While the Tory leader blames the consumer carbon price for adding to Canadians’ anxieties about affordability, both the Liberals and NDP accuse him of having no plan to tackle climate change.

Following Singh’s speech last week, the NDP released a statement insisting it supports the “consumer carbon price.”

But when asked Monday to clarify whether he maintains that position himself, Singh would only say the party’s voting record makes clear that it supports “a price on pollution,” not specifying whether that includes a levy paid by consumers despite multiple questions to that effect.

“We absolutely support a price on pollution. We have not changed our position on that,” he said.

“We need to make sure we fight the climate crisis with everything we have, but the Liberals are eroding that trust by not supporting working-class people,” Singh added.

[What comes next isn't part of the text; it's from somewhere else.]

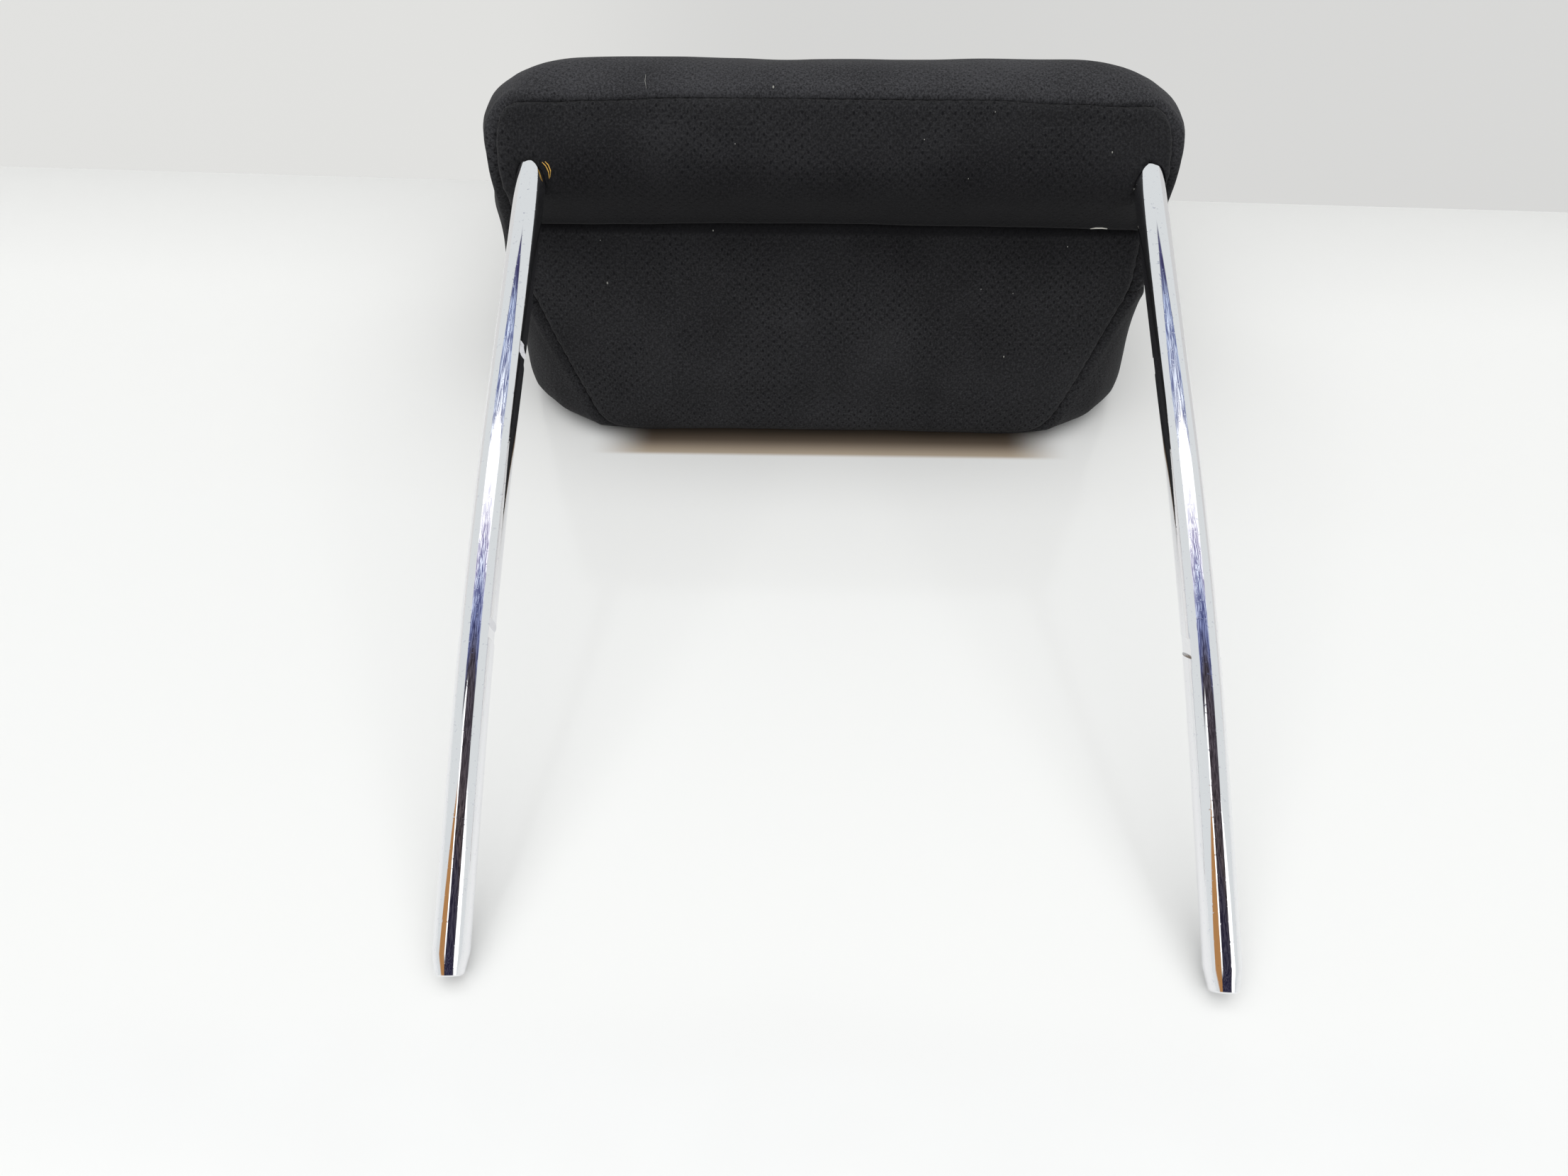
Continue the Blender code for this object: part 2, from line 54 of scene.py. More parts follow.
# Places that the CAD frame gives
mounts = {mount["name"]: mount for mount in frame["record"]["mounts"]}
legX = mounts["right_leg_end"]["pos_m"][0]
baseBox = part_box("cover_base_panel")
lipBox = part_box("cover_lip_panel")
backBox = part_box("cover_back_panel")
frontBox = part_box("cover_front_panel")
frontTop = backBox[1].z


# Small helpers for objects

def deselect():
    if bpy.context.object and bpy.context.object.mode != "OBJECT":
        bpy.ops.object.mode_set(mode="OBJECT")
    for thing in bpy.context.selected_objects:
        thing.select_set(False)


def choose(thing):
    deselect()
    thing.select_set(True)
    bpy.context.view_layer.objects.active = thing


def editAll(thing):
    # opens the object in edit mode with all of it selected
    choose(thing)
    bpy.ops.object.mode_set(mode="EDIT")
    bpy.ops.mesh.select_mode(type="VERT")
    bpy.ops.mesh.select_all(action="SELECT")


def faceOut(thing):
    editAll(thing)
    bpy.ops.mesh.normals_make_consistent(inside=False)
    bpy.ops.object.mode_set(mode="OBJECT")


def shapeOf(thing):
    shape = bmesh.new()
    shape.from_mesh(thing.data)
    return shape


def meshObject(name, shape):
    # makes an object of a bmesh, with its place in the mesh
    mesh = bpy.data.meshes.new(name)
    shape.to_mesh(mesh)
    shape.free()
    thing = bpy.data.objects.new(name, mesh)
    bpy.context.scene.collection.objects.link(thing)
    return thing


def applyAll(thing):
    choose(thing)
    for modifier in list(thing.modifiers):
        bpy.ops.object.modifier_apply(modifier=modifier.name)


def settle(thing):
    # puts the object's place, turn and scale into its mesh
    choose(thing)
    bpy.ops.object.transform_apply(location=True, rotation=True, scale=True)


def finishPiece(piece, material, slot, *nodes):
    piece.data.materials.clear()
    piece.data.materials.append(material)
    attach(piece, "root")
    if nodes:
        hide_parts(*nodes)


# Shader maths: a wrapped socket whose operators add nodes

class Wire:
    def __init__(self, tree, socket=None):
        self.tree = tree
        self.socket = socket

    def node(self, kind, settings=None, sockets=None, output=0):
        made = self.tree.nodes.new(kind)
        for key, value in (settings or {}).items():
            if key == "stops":
                ramp = made.color_ramp
                while len(ramp.elements) < len(value):
                    ramp.elements.new(1)
                for element, (position, color) in zip(ramp.elements, value):
                    element.position = position
                    element.color = (*color, 1) if len(color) == 3 else color
            else:
                setattr(made, key, value)
        for key, value in (sockets or {}).items():
            if isinstance(value, Wire):
                self.tree.links.new(value.socket, made.inputs[key])
            else:
                made.inputs[key].default_value = value
        return Wire(self.tree, made.outputs[output])    # an output's number or name

    def math(self, operation, *values):
        return self.node("ShaderNodeMath", {"operation": operation}, dict(enumerate(values)))

    def __add__(self, other):
        return self.math("ADD", self, other)

    def __radd__(self, other):
        return self.math("ADD", other, self)

    def __sub__(self, other):
        return self.math("SUBTRACT", self, other)

    def __rsub__(self, other):
        return self.math("SUBTRACT", other, self)

    def __mul__(self, other):
        return self.math("MULTIPLY", self, other)

    def __rmul__(self, other):
        return self.math("MULTIPLY", other, self)

    def __truediv__(self, other):
        return self.math("DIVIDE", self, other)

    def over(self, low, high):
        # 0 below low, 1 above high, smooth between
        return self.node("ShaderNodeMapRange", {"interpolation_type": "SMOOTHSTEP"},
                         {"Value": self, "From Min": low, "From Max": high})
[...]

He accused the Liberal government of continuing to provide subsides to oil and gas companies without providing supports to working-class families.

Singh had earlier chided Trudeau’s move to exempt home heating oil from the carbon price for three years, calling it a divisive decision.

Nearly one in three households in Atlantic Canada relies on home heating oil, and the carve-out to the government’s signature climate policy came after Liberal MPs in the region raised concerns about the rising cost of living.

Trudeau and Environment Minister Steven Guilbeault have ruled out making any further exceptions.

That’s despite demands from Western premiers, like Saskatchewan’s Scott Moe, who say households that use natural gas should get the same break.

Moe is among a majority of provincial leaders, including lone Liberal Premier Andrew Furey of Newfoundland and Labrador, who are asking Trudeau to convene a meeting to discuss alternatives to the consumer carbon price.

Trudeau has said provinces were on board when the government decided to move ahead with carbon pricing years ago.

Today’s premiers are too busy complaining and not coming up with their own plans to reduce greenhouse-gas emissions, the prime minister has charged.

A Conservative motion calling on Trudeau to sit down with premiers for a televised meeting passed in the House of Commons last week with support from the NDP and the Bloc Québécois.